To settle the charges, Sears entered into a Consent Order that required the company to “clearly and prominently disclose the types of data the software will monitor, record, or transmit,” prior to installation of the software and separate from any user license agreement. The 20-year Order also mandated that Sears disclose whether any of the data will be used by a third party.

Eight years later, Sears has requested that the FTC modify the Order, arguing that it “puts Sears out of step with current market practices without a corresponding benefit in combatting threats to consumer privacy,” according to the company’s petition. “In addition, the competitive burdens imposed by the Order’s overly broad definition of ‘Tracking Application’ are heavy, and significantly disadvantage Sears in the marketplace.”
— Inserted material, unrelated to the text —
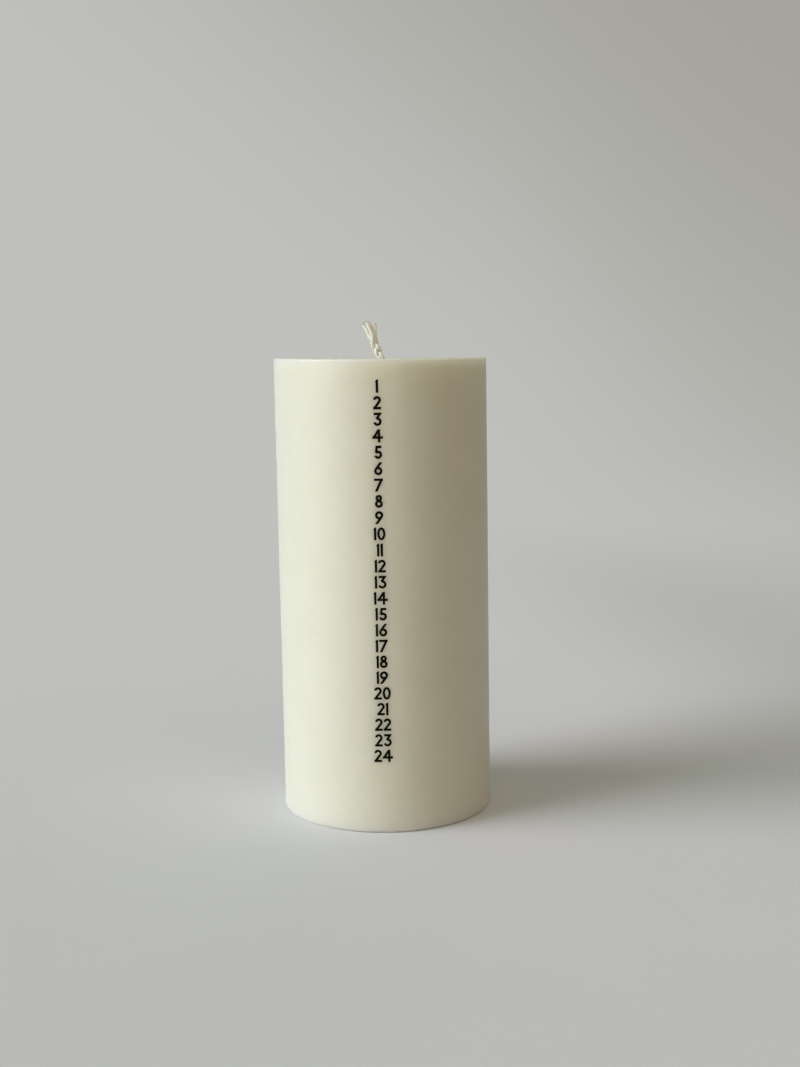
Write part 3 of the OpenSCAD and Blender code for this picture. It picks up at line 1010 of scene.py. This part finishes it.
# The photograph's view, as fitted to the candle's outline
PHOTO_H_PX = 1067
FOCAL_PX = 1420
SENSOR = 36.0
CAM_PITCH = math.radians(7.56)
CAM_ROLL = math.radians(-0.978)
CAM_AZIMUTH = math.radians(1.91)
CAM_YAW = math.radians(-0.683)
CAM_DISTANCE = 472.0
CAM_EYE = 154.5
NEAREST_SEEN = 10
FARTHEST_SEEN = 20000


def make_camera():
    """The camera, in front of the candle and a little above its top."""
    data = bpy.data.cameras.new("photo_view")
    data.sensor_width = SENSOR
    data.lens = SENSOR * FOCAL_PX / PHOTO_H_PX
    data.clip_start = NEAREST_SEEN * MM
    data.clip_end = FARTHEST_SEEN * MM
    camera = bpy.data.objects.new("photo_view", data)
    heading = CAM_AZIMUTH + CAM_YAW
    ahead = Vector((-math.sin(heading) * math.cos(CAM_PITCH),
                    math.cos(heading) * math.cos(CAM_PITCH), -math.sin(CAM_PITCH)))
    right = Vector((math.cos(heading), math.sin(heading), 0))
    up = right.cross(ahead)
    level_right = math.cos(CAM_ROLL) * right + math.sin(CAM_ROLL) * up
    level_up = -math.sin(CAM_ROLL) * right + math.cos(CAM_ROLL) * up
    turn = Matrix((level_right, level_up, -ahead)).transposed()
    eye = Vector((CAM_DISTANCE * math.sin(CAM_AZIMUTH),
                  -CAM_DISTANCE * math.cos(CAM_AZIMUTH), CAM_EYE)) * MM
    camera.matrix_world = Matrix.Translation(eye) @ turn.to_4x4()
    bpy.context.scene.collection.objects.link(camera)
    bpy.context.scene.camera = camera


# The pieces

def set_material(piece, material):
    """Gives a new piece its material."""
    piece.data.materials.clear()
    piece.data.materials.append(material)


def assign(node, material):
    """Gives a CAD node another material."""
    for slot in node.material_slots:
        slot.material = material


make_camera()
make_stage()
make_light()
bpy.context.scene.view_settings.view_transform = "Standard"

wax = make_wax()
set_material(wax, wax_finish())
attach(wax, "root")
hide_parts("wax_pillar")

cotton = cotton_finish()
for k, name in enumerate(STRANDS):
    strand = make_strand(k)
    set_material(strand, cotton)
    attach(strand, "root")
    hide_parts(name)

ink = ink_finish()
for name, node in sorted(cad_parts.items()):
    if name.startswith("number_"):
        spread = SINGLE_SPREAD if name < "number_10" else INK_SPREAD
        number = bolder(node, name + "_ink", spread)
        set_material(number, ink)
        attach(number, "root")
        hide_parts(name)
assign(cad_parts["wick_tab"], tinplate_finish())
The Order defined “Tracking Application” as “any software program or application disseminated by or on behalf of respondent, its subsidiaries or affiliated companies, that is capable of being installed on consumers’ computers and used by or on behalf of respondent to monitor, record, or transmit information about activities occurring on computers on which it is installed, or about data that is stored on, created on, transmitted from, or transmitted to the computers on which it is installed.”

This definition made sense in 2009, Sears acknowledged, but in today’s world, all of Sears’ mobile apps—and almost any software application—meet this definition. In the modern mobile app ecosystem, consumers know and understand that tracking occurs within an app to provide various features and benefits—tracking items in a shopping cart to complete a transaction in a mobile shopping app, for example.

The collection and disclosure requirements of today’s app stores also render the Order “obsolete and impractical,” Sears added, because consumers can be made aware of tracking practices prior to download and installation. Further, the requirements of the Consent Order go above and beyond more recent FTC consent orders, which include carve-outs for certain commonly accepted data collection practices, the company wrote.

Abiding by the terms of the Order is causing Sears “significant hardship,” the national retailer told the FTC, particularly in its efforts to transform the company from a brick-and-mortar storefront to a retailer that is embracing mobile connectivity, social networks, social media and Internet commerce.

Based on both the changed circumstances since the Order was entered and the public interest, Sears proposed modifying the definition of “Tracking Application” to tack the following language on at the end: “unless the information monitored, recorded, or transmitted is limited solely to the following: (a) the configuration of the software program or application itself; (b) information regarding whether the program or application is functioning as represented; or (c) information regarding consumers’ use of the program or application itself.”

To read the petition from Sears, click here.

Why it matters: Sears argued that the suggested modification would not threaten consumers’ privacy interests and would bring the Order into alignment with recent and comparable FTC orders on data security. “There is little appreciable public benefit in requiring Sears to disclose that Sears’ mobile apps engage in commonly accepted forms of data collection, and any such benefit is outweighed by the Order’s hindrance on Sears’ competitiveness in the mobile app ecosystem,” the company told the FTC. “Sears’ users are inconvenienced, not enlightened, by such disclosures.” The FTC will decide whether to approve the petition at the end of a 30-day comment period, which expires on Dec. 8.